MP: People in Gloucestershire are waiting longer for first cancer appointment
By Sarah Wood | 16th July 2019
David Drew MP is calling for urgent investment in more NHS specialist staff in order to save lives, after it was revealed that people in Gloucestershire with cancer are waiting longer for initial treatment than the England average.
Mr Drew said: "One in two people will get cancer in their lifetime and we are seeing increasing pressure on cancer services. The government must tackle preventable risk factors and address shortages in the cancer workforce.
"I am concerned that here in Gloucestershire waiting times for a first cancer appointment are longer than the average across England.
"We need a long-term fully-funded plan for the cancer workforce, so the NHS can meet the challenge of rising numbers of cancer cases. We need staff to save lives."
The snapshot of cancer data has been compiled by Cancer Research UK, which is urging MPs to stand shoulder to shoulder with the NHS against cancer.
David Drew is backing Cancer Research UK's campaign for earlier diagnosis, after the charity's Cancer Awareness roadshow made a special stop at Parliament.
There are around 3,500 cancer cases per year in Gloucestershire, with around 1,600 deaths in the county each year.
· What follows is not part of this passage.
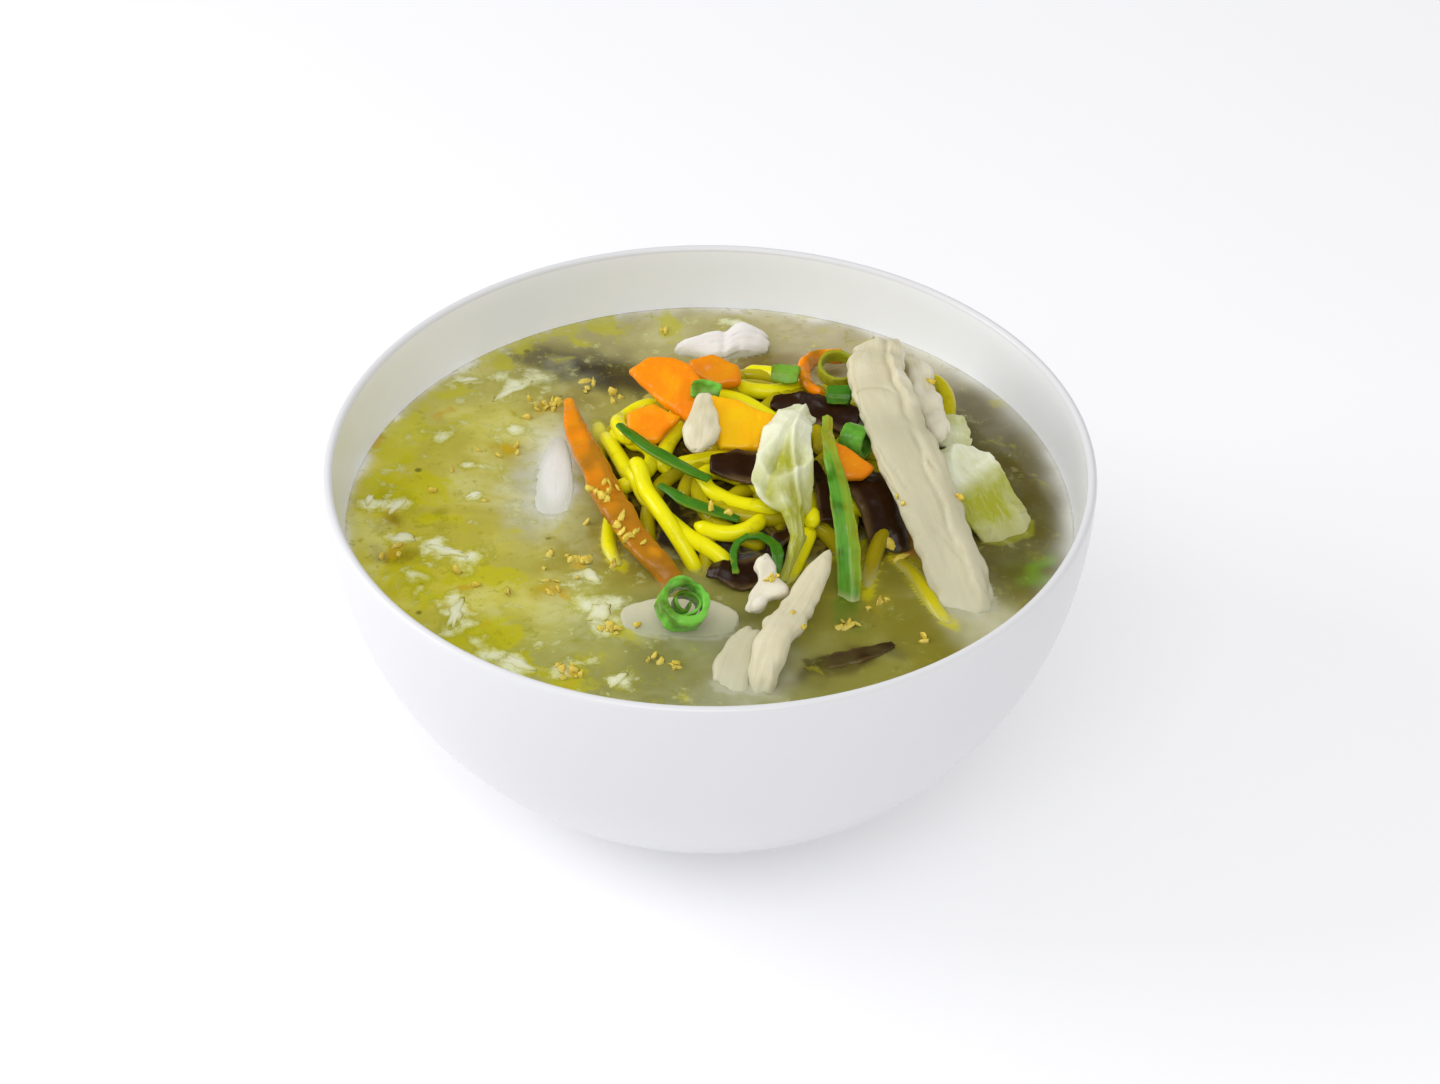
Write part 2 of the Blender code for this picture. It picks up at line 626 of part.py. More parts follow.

Data shows that people in Gloucestershire are waiting longer for their first appointment than elsewhere in England.
In Gloucestershire, 75 per cent of patients receive their first definitive cancer treatment within 62 days of an urgent GP referral, below the England national average of 82 per cent and the national target of 85 per cent.
Mr Drew is also concerned that childhood obesity levels are higher in Stroud than the average for England. Obesity and being overweight are the second largest preventable cause of cancer, after smoking, and obese children are around five times more likely to be obese in adulthood. Yet in Stroud 24.4 per cent of four to five-year-olds are overweight or obese, higher than the England average of 22.6 per cent.
Mr Drew is supporting Cancer Research UK's call for more NHS specialist staff, to enable the NHS to meet the target of diagnosing 75 per cent of cancers at an early stage. Diagnosing cancer earlier - when it is more likely to be treated successfully - is a vital part of ensuring more people survive cancer.
But Cancer Research UK says that more staff are desperately needed to carry out and interpret diagnostic tests, with more than one in 10 NHS diagnostic posts currently unfilled.
The Government has made a commitment to diagnose 75 per cent of cancer cases in England at stage one or stage two by 2028. Currently only 53.4% of Gloucestershire cancer patients are diagnosed at stages one or two.
Shaun Walsh, head of public affairs and campaigning at Cancer Research UK, said: "We do not have enough key NHS cancer staff in post to diagnose and treat cancer soon enough. Cancer survival rates are lower in the UK than in comparable countries. The new government must address this, so that everyone has the best possible chance of surviving this devastating disease."